A familiar harrowing feeling came over me the same way it did in the maximum security CSP facility years ago.

We visited the County Office of Education workspace within the facility, which, aside from the armored door and buzz-in, buzz-out ingress and egress style, looked like a normal office. Drawings from students in poor English were all over the walls. The people who work in the System care about these kids, and it shows.

We got in our cars individually, and drove across the county to the probation camp facility, in a similarly peaceful and green part of the county. There were security cameras anywhere, but this time, there were no barbed wire fences. Do kids try to escape? Regularly. The Sheriff's dogs always find them, they said.

Students at the probation camp, on average, stay longer than those in Juvenile Hall. Their stays often range six to nine months. Half the day is spent in class -- again, a very normal looking room -- and the rest of the day is spent in either metal or woodworking class. Students make park benches and fire pits for county parks with a high level of craftsmanship. The fancy benches are also available to the public at a completely warranted premium price.

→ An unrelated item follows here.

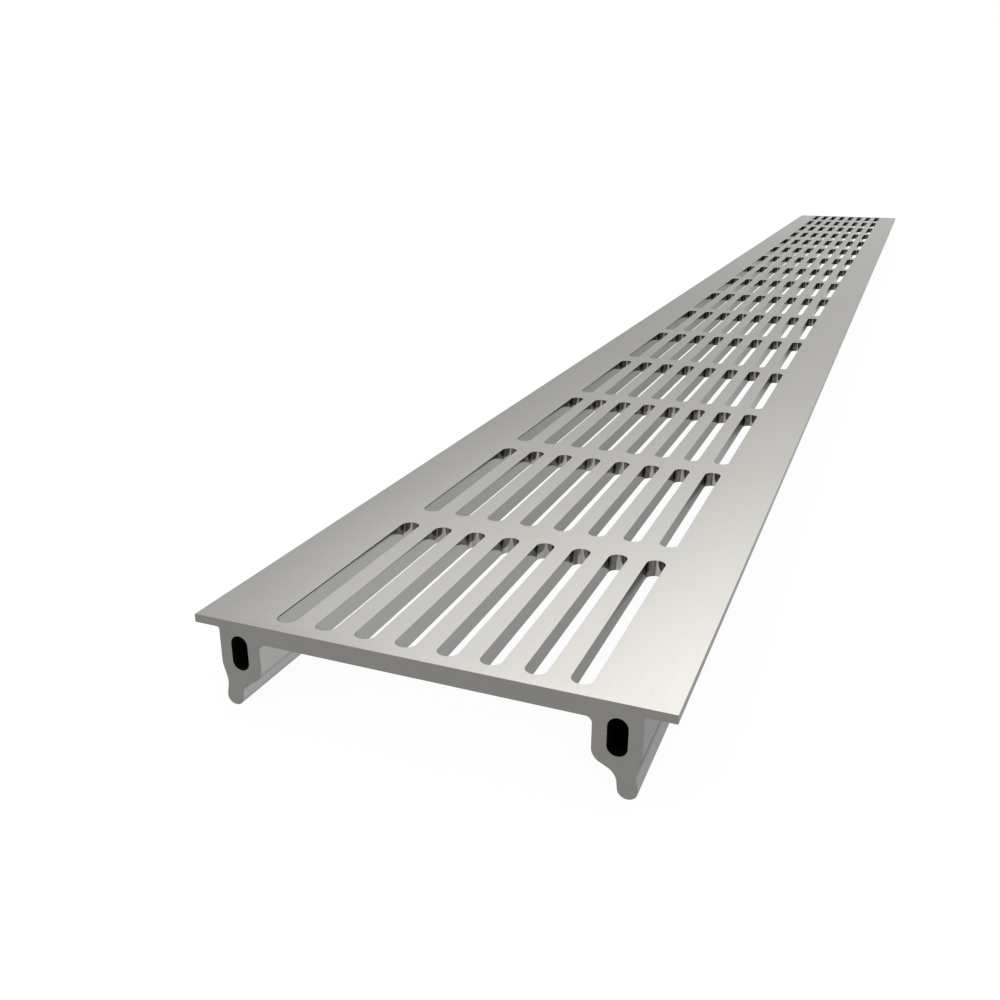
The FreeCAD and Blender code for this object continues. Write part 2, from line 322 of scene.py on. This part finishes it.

A hand-picked student was asked to give us a tour. He graduates from high school soon. He's learned woodworking, but wants to go home to be with his single mom and take care of his three younger siblings. This is a kid. I have no idea what he did to land him in the probation camp, but the thing I saw in him that stood out the most was a desire to be with family again and help out at home.

Students here, some dressed in brightly-colored jumpsuits, seemed a bit rougher around the edges than those in Juvenile Hall. I'm not sure why. Perhaps it was what they wore, and perhaps it was the sight of them standing around a lumber pile that reminded me of the California State Penitentiary inmates standing around a barren basketball court the recreation yard.

Every now and then, we would hear a probation officer's radio go off. Eventually, I heard them announce lunch was being served. We entered the living quarters, which were very much a camp-like, dormatory-resembling setting. Aside from the open showers and half-height toilet stalls, this could have been your average summer camp. The 20ish kids sat down at lunch, nearly one adult per table.

We were invited to eat lunch, and were served salad, rice and vegetables, and stewed beef. These kids eat well here. So did we, today.

What prompts me to share this is a combination of two things: a lack of overall exposure to the System, the things today's visit evoked in me today, and a desire for others to not write off "bad" students as such. You don't know what they went through. They may have been convicted of something, but you don't know what, and you don't know what lead to it. It's so easy, especially in today's climate, to make "us versus them" judgments. In doing that, you ignore the simple fact that every person has a story, and that every person deserves an education.

As one of my board colleagues reminded the students in Juvenile Hall: "Education is the one thing that cannot be taken from you."